## TO BE DONE
Repeat everything from the line holding "List this object's" to the line holding "Give this object's", inclusive, exactly. Leave out the rest.

(Collected data entries)
* * * * * * *

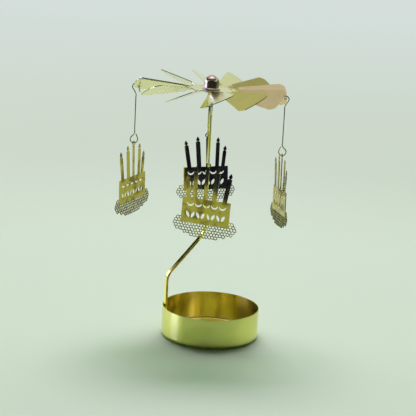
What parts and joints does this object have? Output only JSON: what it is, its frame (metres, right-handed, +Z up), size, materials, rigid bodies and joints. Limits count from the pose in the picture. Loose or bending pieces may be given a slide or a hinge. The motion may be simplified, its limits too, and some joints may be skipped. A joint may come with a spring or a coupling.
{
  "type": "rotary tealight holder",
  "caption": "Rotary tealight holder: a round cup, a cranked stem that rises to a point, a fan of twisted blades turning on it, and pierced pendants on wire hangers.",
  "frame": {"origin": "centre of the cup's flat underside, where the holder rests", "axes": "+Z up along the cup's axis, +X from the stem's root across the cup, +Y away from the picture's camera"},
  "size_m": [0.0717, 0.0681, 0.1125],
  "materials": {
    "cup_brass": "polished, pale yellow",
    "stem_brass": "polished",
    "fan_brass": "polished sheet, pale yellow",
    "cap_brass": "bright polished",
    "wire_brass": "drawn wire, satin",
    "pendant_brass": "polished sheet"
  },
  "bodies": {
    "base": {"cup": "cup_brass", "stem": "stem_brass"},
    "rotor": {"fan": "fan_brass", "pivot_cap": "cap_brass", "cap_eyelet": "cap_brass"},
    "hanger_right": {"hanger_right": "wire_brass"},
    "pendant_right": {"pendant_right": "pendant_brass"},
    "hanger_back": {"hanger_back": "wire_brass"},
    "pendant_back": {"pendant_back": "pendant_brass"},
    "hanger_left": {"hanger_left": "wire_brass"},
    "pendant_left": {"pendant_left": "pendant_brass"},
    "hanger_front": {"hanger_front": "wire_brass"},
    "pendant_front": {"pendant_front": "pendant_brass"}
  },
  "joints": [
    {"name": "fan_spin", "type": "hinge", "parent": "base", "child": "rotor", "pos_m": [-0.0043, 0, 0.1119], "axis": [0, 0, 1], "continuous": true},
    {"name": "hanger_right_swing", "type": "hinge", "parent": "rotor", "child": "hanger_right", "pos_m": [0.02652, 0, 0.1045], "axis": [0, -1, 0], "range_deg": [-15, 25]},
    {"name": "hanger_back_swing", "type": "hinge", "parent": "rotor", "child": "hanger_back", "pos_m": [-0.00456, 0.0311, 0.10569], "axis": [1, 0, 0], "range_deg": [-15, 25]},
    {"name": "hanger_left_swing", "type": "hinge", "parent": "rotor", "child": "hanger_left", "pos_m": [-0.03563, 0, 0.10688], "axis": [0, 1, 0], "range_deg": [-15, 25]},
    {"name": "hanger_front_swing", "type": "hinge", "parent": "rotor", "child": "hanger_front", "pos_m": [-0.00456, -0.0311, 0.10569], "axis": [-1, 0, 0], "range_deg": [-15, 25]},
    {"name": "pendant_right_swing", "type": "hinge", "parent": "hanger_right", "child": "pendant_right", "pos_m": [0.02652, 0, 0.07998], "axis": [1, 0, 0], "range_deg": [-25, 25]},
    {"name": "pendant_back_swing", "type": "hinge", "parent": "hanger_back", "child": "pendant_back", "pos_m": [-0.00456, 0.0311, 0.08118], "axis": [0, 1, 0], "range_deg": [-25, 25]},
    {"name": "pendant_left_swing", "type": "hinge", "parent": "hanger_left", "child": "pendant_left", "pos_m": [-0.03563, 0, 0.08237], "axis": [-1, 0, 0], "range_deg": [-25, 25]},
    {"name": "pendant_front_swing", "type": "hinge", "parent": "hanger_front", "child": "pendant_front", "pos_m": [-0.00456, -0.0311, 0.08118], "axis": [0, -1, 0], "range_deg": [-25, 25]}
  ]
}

* * * * * * *

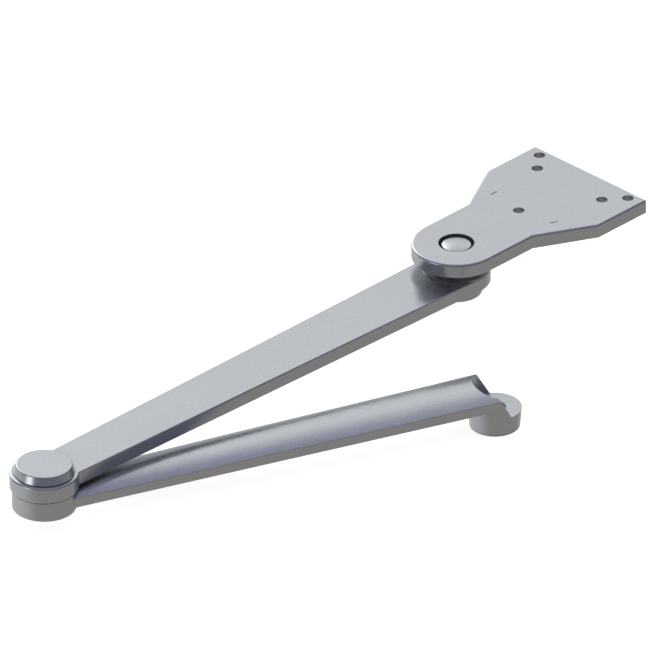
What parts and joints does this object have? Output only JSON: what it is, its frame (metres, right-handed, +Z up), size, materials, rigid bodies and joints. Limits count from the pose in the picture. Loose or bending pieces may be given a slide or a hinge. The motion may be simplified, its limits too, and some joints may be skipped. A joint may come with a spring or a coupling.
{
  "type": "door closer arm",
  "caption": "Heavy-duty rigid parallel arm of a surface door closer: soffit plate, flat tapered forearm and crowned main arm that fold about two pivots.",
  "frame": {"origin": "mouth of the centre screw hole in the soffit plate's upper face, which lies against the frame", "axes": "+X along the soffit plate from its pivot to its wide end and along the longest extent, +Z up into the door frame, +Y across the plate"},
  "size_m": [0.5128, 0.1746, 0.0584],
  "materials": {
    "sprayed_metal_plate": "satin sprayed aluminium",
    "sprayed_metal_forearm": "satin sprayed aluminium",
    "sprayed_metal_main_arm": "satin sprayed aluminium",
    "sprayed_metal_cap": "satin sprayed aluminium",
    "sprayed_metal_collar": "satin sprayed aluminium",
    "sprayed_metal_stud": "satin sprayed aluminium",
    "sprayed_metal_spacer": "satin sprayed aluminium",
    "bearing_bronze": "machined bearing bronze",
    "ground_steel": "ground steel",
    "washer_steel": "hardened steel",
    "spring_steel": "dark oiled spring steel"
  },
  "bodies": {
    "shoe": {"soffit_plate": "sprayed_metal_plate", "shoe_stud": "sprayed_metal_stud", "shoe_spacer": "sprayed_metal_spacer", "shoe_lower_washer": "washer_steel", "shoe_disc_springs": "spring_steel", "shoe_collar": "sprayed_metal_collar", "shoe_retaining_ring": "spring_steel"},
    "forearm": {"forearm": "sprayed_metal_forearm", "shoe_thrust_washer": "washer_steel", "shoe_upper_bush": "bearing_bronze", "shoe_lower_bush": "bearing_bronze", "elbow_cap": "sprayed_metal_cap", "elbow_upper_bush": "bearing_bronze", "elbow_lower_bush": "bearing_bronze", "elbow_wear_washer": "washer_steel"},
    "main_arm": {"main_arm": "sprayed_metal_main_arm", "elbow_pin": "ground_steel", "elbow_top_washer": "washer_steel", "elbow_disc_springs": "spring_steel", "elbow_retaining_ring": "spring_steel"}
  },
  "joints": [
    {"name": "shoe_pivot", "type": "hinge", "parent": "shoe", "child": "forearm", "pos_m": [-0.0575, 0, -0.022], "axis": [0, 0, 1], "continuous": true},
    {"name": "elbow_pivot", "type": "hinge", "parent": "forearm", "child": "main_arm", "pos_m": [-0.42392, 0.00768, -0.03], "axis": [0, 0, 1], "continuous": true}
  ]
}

* * * * * * *

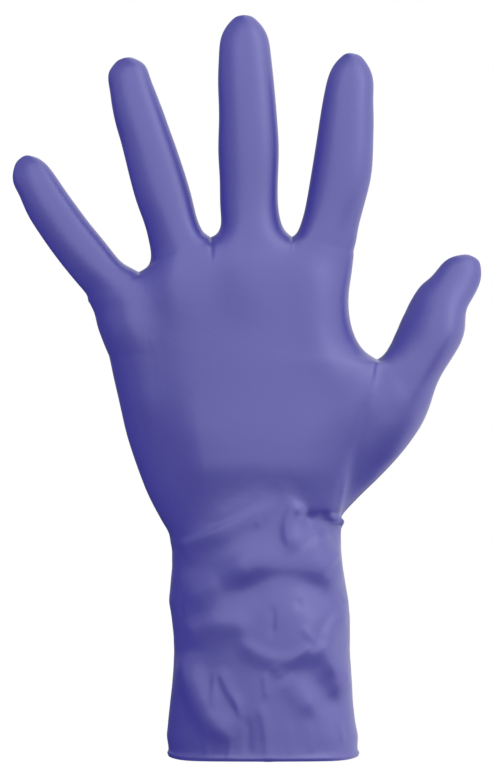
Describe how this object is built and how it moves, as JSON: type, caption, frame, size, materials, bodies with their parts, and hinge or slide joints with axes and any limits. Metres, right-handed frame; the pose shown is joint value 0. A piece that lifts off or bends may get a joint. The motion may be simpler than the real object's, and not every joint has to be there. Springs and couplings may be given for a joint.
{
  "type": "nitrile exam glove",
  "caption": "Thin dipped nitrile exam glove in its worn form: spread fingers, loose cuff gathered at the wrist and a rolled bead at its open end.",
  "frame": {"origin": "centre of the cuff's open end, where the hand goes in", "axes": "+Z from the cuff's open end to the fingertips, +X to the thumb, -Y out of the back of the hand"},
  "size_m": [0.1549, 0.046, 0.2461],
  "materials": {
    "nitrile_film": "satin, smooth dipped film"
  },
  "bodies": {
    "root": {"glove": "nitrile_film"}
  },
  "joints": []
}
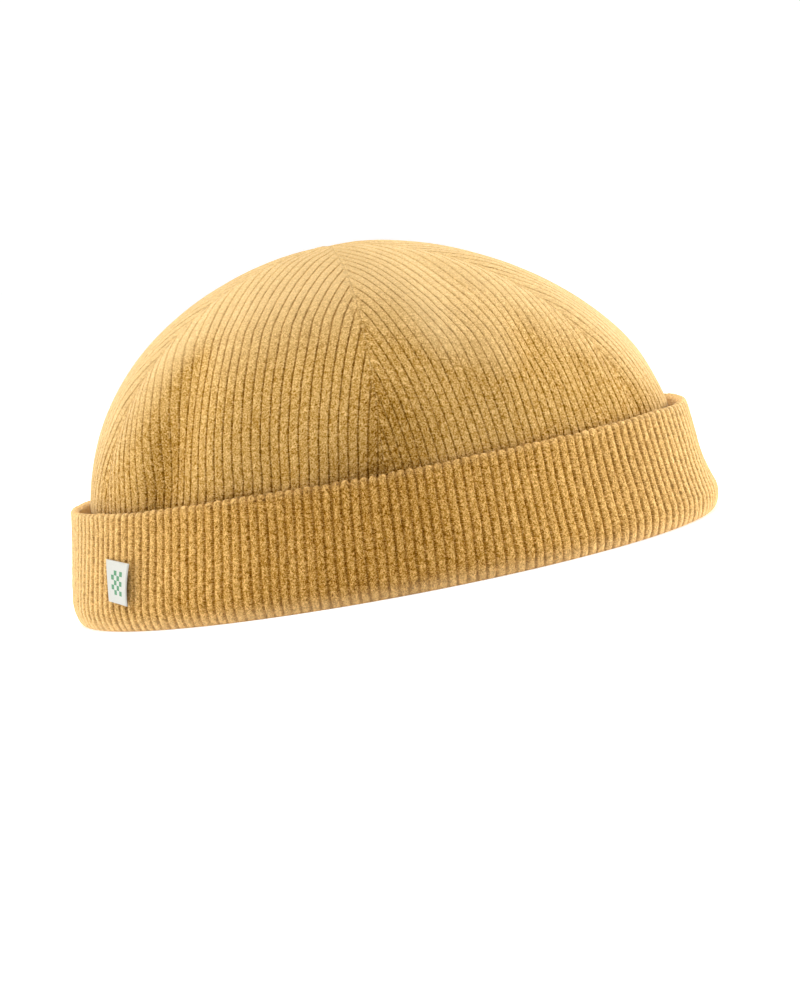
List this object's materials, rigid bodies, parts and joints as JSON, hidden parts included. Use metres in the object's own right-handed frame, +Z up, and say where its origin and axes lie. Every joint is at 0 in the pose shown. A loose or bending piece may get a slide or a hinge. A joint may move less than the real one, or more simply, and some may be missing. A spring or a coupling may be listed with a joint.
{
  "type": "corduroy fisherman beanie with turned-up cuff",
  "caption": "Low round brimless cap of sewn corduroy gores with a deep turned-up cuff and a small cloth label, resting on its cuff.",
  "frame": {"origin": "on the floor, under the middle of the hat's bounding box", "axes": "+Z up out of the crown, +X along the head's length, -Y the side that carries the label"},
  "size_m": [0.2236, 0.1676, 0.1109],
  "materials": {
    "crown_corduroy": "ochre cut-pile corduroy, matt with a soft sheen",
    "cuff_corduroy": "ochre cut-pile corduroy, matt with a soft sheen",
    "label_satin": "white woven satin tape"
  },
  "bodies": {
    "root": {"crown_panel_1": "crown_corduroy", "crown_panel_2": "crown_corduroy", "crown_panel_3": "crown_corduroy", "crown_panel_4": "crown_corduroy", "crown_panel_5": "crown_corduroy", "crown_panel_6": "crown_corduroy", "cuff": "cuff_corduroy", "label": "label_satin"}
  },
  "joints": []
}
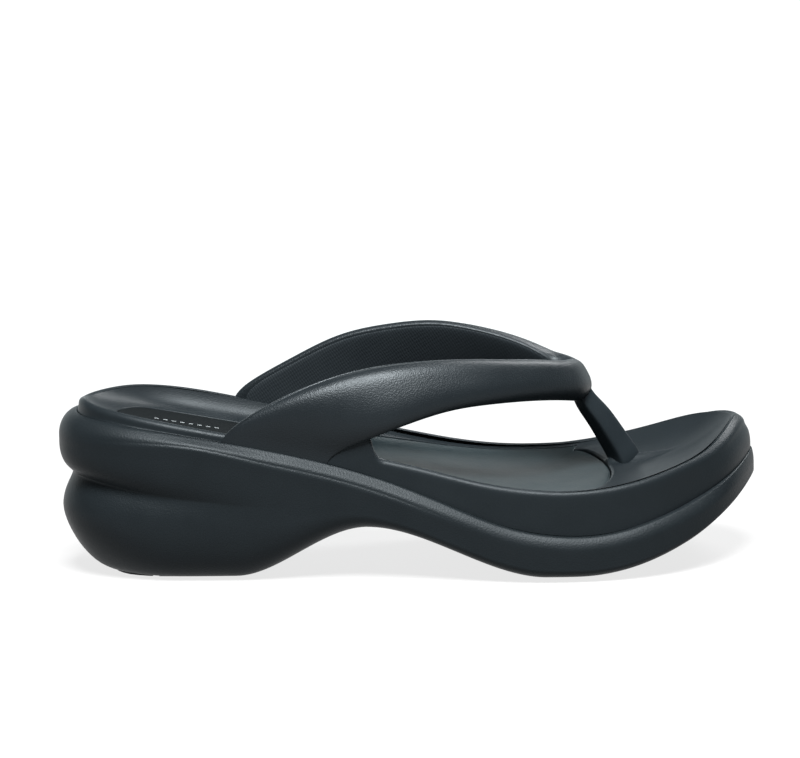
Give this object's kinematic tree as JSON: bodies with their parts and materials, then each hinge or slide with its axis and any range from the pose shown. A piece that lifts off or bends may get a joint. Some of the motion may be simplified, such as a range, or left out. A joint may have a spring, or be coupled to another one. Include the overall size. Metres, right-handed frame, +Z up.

* * * * * * *

## FULL ANSWER
List this object's materials, rigid bodies, parts and joints as JSON, hidden parts included. Use metres in the object's own right-handed frame, +Z up, and say where its origin and axes lie. Every joint is at 0 in the pose shown. A loose or bending piece may get a slide or a hinge. A joint may move less than the real one, or more simply, and some may be missing. A spring or a coupling may be listed with a joint.
{
  "type": "corduroy fisherman beanie with turned-up cuff",
  "caption": "Low round brimless cap of sewn corduroy gores with a deep turned-up cuff and a small cloth label, resting on its cuff.",
  "frame": {"origin": "on the floor, under the middle of the hat's bounding box", "axes": "+Z up out of the crown, +X along the head's length, -Y the side that carries the label"},
  "size_m": [0.2236, 0.1676, 0.1109],
  "materials": {
    "crown_corduroy": "ochre cut-pile corduroy, matt with a soft sheen",
    "cuff_corduroy": "ochre cut-pile corduroy, matt with a soft sheen",
    "label_satin": "white woven satin tape"
  },
  "bodies": {
    "root": {"crown_panel_1": "crown_corduroy", "crown_panel_2": "crown_corduroy", "crown_panel_3": "crown_corduroy", "crown_panel_4": "crown_corduroy", "crown_panel_5": "crown_corduroy", "crown_panel_6": "crown_corduroy", "cuff": "cuff_corduroy", "label": "label_satin"}
  },
  "joints": []
}
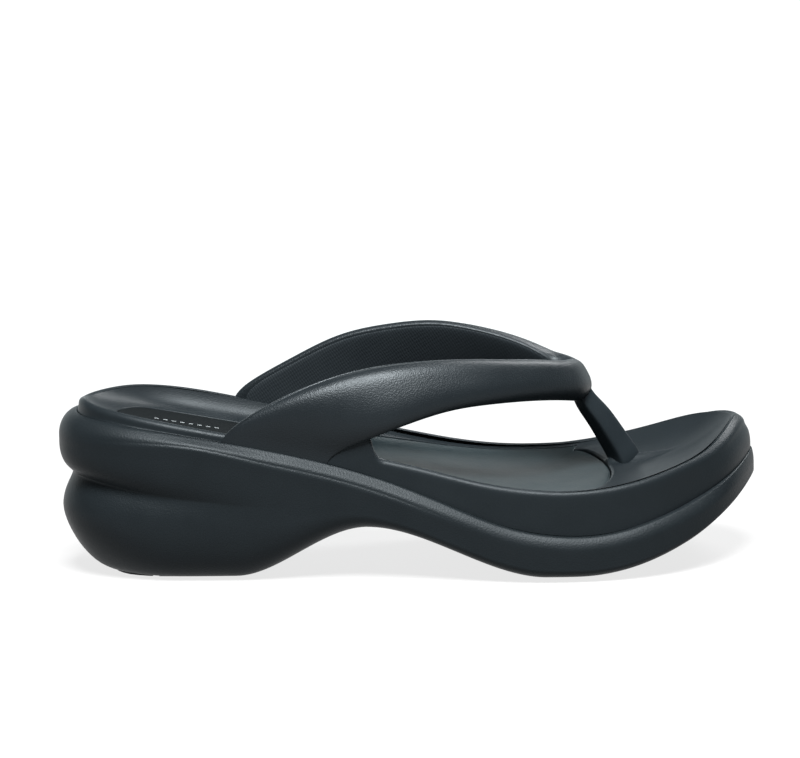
Give this object's kinematic tree as JSON: bodies with their parts and materials, then each hinge or slide with its axis and any range from the pose shown. A piece that lifts off or bends may get a joint. Some of the motion may be simplified, such as a range, or left out. A joint may have a spring, or be coupled to another one. Include the overall size. Metres, right-handed frame, +Z up.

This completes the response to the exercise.